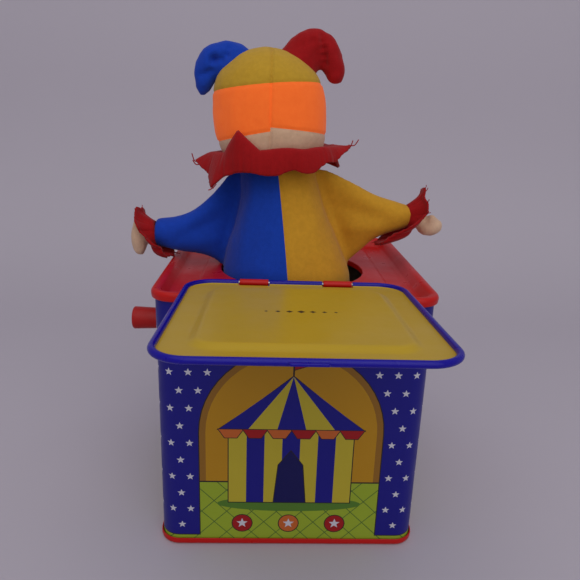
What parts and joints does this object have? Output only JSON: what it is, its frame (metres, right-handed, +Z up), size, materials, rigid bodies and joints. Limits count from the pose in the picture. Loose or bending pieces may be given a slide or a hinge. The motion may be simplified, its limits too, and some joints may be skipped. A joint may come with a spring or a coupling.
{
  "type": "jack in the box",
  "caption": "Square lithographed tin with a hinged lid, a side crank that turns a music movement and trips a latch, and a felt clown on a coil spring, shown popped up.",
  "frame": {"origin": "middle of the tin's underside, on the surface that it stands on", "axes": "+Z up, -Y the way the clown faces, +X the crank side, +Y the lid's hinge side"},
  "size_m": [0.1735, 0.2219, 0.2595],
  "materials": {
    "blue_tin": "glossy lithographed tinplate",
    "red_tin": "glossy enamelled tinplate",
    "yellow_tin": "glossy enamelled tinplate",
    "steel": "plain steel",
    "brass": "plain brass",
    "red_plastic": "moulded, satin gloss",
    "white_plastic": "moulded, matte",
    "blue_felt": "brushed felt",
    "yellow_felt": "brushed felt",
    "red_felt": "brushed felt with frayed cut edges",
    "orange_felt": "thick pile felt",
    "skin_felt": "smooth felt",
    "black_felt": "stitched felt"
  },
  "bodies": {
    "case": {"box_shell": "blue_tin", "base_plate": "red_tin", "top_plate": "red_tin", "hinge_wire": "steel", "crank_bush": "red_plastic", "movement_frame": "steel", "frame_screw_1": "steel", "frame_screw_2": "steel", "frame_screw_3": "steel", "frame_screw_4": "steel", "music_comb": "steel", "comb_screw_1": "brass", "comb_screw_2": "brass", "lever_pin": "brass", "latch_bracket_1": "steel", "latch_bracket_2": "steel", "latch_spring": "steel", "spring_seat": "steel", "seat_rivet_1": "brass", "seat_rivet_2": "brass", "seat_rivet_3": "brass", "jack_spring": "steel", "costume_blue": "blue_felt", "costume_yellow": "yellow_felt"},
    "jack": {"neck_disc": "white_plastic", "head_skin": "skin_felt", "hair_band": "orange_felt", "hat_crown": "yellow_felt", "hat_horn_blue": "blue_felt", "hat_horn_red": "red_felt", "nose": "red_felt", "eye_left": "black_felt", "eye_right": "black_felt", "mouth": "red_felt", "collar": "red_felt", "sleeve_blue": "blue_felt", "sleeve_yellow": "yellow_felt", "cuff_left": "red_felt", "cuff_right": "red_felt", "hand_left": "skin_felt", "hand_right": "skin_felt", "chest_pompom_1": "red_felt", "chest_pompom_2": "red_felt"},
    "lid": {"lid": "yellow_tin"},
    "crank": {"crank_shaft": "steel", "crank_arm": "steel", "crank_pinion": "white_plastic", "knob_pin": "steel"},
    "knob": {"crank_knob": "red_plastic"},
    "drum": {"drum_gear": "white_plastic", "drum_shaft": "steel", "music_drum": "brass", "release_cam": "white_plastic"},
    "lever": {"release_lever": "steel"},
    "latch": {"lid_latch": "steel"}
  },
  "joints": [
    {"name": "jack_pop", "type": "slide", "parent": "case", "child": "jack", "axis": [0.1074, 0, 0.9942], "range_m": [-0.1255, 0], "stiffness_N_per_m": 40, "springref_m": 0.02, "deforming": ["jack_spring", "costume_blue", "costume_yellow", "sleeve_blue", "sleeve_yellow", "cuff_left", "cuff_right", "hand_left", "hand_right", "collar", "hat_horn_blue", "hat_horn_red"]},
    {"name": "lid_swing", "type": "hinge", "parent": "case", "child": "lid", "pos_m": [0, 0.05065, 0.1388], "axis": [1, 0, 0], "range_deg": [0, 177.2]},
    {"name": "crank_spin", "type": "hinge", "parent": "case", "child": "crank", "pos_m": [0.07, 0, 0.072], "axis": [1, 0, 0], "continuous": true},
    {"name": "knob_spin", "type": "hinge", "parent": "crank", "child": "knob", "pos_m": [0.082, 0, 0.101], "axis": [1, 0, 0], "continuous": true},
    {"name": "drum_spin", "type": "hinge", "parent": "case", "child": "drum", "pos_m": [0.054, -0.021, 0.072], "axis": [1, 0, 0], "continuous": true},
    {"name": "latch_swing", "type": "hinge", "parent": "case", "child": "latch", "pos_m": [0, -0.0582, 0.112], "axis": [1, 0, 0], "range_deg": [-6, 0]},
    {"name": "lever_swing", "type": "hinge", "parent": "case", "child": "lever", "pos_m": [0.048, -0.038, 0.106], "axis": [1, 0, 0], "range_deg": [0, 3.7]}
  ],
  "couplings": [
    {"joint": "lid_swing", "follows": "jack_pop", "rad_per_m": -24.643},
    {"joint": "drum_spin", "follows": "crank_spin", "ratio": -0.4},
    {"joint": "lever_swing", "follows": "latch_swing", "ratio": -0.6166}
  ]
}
+++++
=== Do this ===
Reproduce the entire listing word for word.

=== Result of the exercise ===
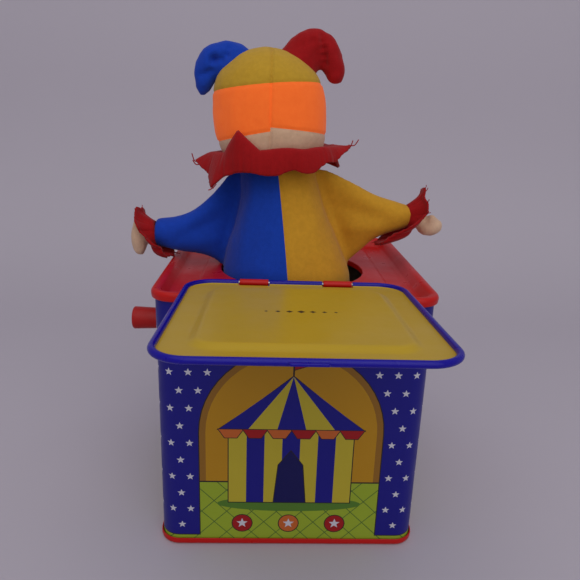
What parts and joints does this object have? Output only JSON: what it is, its frame (metres, right-handed, +Z up), size, materials, rigid bodies and joints. Limits count from the pose in the picture. Loose or bending pieces may be given a slide or a hinge. The motion may be simplified, its limits too, and some joints may be skipped. A joint may come with a spring or a coupling.
{
  "type": "jack in the box",
  "caption": "Square lithographed tin with a hinged lid, a side crank that turns a music movement and trips a latch, and a felt clown on a coil spring, shown popped up.",
  "frame": {"origin": "middle of the tin's underside, on the surface that it stands on", "axes": "+Z up, -Y the way the clown faces, +X the crank side, +Y the lid's hinge side"},
  "size_m": [0.1735, 0.2219, 0.2595],
  "materials": {
    "blue_tin": "glossy lithographed tinplate",
    "red_tin": "glossy enamelled tinplate",
    "yellow_tin": "glossy enamelled tinplate",
    "steel": "plain steel",
    "brass": "plain brass",
    "red_plastic": "moulded, satin gloss",
    "white_plastic": "moulded, matte",
    "blue_felt": "brushed felt",
    "yellow_felt": "brushed felt",
    "red_felt": "brushed felt with frayed cut edges",
    "orange_felt": "thick pile felt",
    "skin_felt": "smooth felt",
    "black_felt": "stitched felt"
  },
  "bodies": {
    "case": {"box_shell": "blue_tin", "base_plate": "red_tin", "top_plate": "red_tin", "hinge_wire": "steel", "crank_bush": "red_plastic", "movement_frame": "steel", "frame_screw_1": "steel", "frame_screw_2": "steel", "frame_screw_3": "steel", "frame_screw_4": "steel", "music_comb": "steel", "comb_screw_1": "brass", "comb_screw_2": "brass", "lever_pin": "brass", "latch_bracket_1": "steel", "latch_bracket_2": "steel", "latch_spring": "steel", "spring_seat": "steel", "seat_rivet_1": "brass", "seat_rivet_2": "brass", "seat_rivet_3": "brass", "jack_spring": "steel", "costume_blue": "blue_felt", "costume_yellow": "yellow_felt"},
    "jack": {"neck_disc": "white_plastic", "head_skin": "skin_felt", "hair_band": "orange_felt", "hat_crown": "yellow_felt", "hat_horn_blue": "blue_felt", "hat_horn_red": "red_felt", "nose": "red_felt", "eye_left": "black_felt", "eye_right": "black_felt", "mouth": "red_felt", "collar": "red_felt", "sleeve_blue": "blue_felt", "sleeve_yellow": "yellow_felt", "cuff_left": "red_felt", "cuff_right": "red_felt", "hand_left": "skin_felt", "hand_right": "skin_felt", "chest_pompom_1": "red_felt", "chest_pompom_2": "red_felt"},
    "lid": {"lid": "yellow_tin"},
    "crank": {"crank_shaft": "steel", "crank_arm": "steel", "crank_pinion": "white_plastic", "knob_pin": "steel"},
    "knob": {"crank_knob": "red_plastic"},
    "drum": {"drum_gear": "white_plastic", "drum_shaft": "steel", "music_drum": "brass", "release_cam": "white_plastic"},
    "lever": {"release_lever": "steel"},
    "latch": {"lid_latch": "steel"}
  },
  "joints": [
    {"name": "jack_pop", "type": "slide", "parent": "case", "child": "jack", "axis": [0.1074, 0, 0.9942], "range_m": [-0.1255, 0], "stiffness_N_per_m": 40, "springref_m": 0.02, "deforming": ["jack_spring", "costume_blue", "costume_yellow", "sleeve_blue", "sleeve_yellow", "cuff_left", "cuff_right", "hand_left", "hand_right", "collar", "hat_horn_blue", "hat_horn_red"]},
    {"name": "lid_swing", "type": "hinge", "parent": "case", "child": "lid", "pos_m": [0, 0.05065, 0.1388], "axis": [1, 0, 0], "range_deg": [0, 177.2]},
    {"name": "crank_spin", "type": "hinge", "parent": "case", "child": "crank", "pos_m": [0.07, 0, 0.072], "axis": [1, 0, 0], "continuous": true},
    {"name": "knob_spin", "type": "hinge", "parent": "crank", "child": "knob", "pos_m": [0.082, 0, 0.101], "axis": [1, 0, 0], "continuous": true},
    {"name": "drum_spin", "type": "hinge", "parent": "case", "child": "drum", "pos_m": [0.054, -0.021, 0.072], "axis": [1, 0, 0], "continuous": true},
    {"name": "latch_swing", "type": "hinge", "parent": "case", "child": "latch", "pos_m": [0, -0.0582, 0.112], "axis": [1, 0, 0], "range_deg": [-6, 0]},
    {"name": "lever_swing", "type": "hinge", "parent": "case", "child": "lever", "pos_m": [0.048, -0.038, 0.106], "axis": [1, 0, 0], "range_deg": [0, 3.7]}
  ],
  "couplings": [
    {"joint": "lid_swing", "follows": "jack_pop", "rad_per_m": -24.643},
    {"joint": "drum_spin", "follows": "crank_spin", "ratio": -0.4},
    {"joint": "lever_swing", "follows": "latch_swing", "ratio": -0.6166}
  ]
}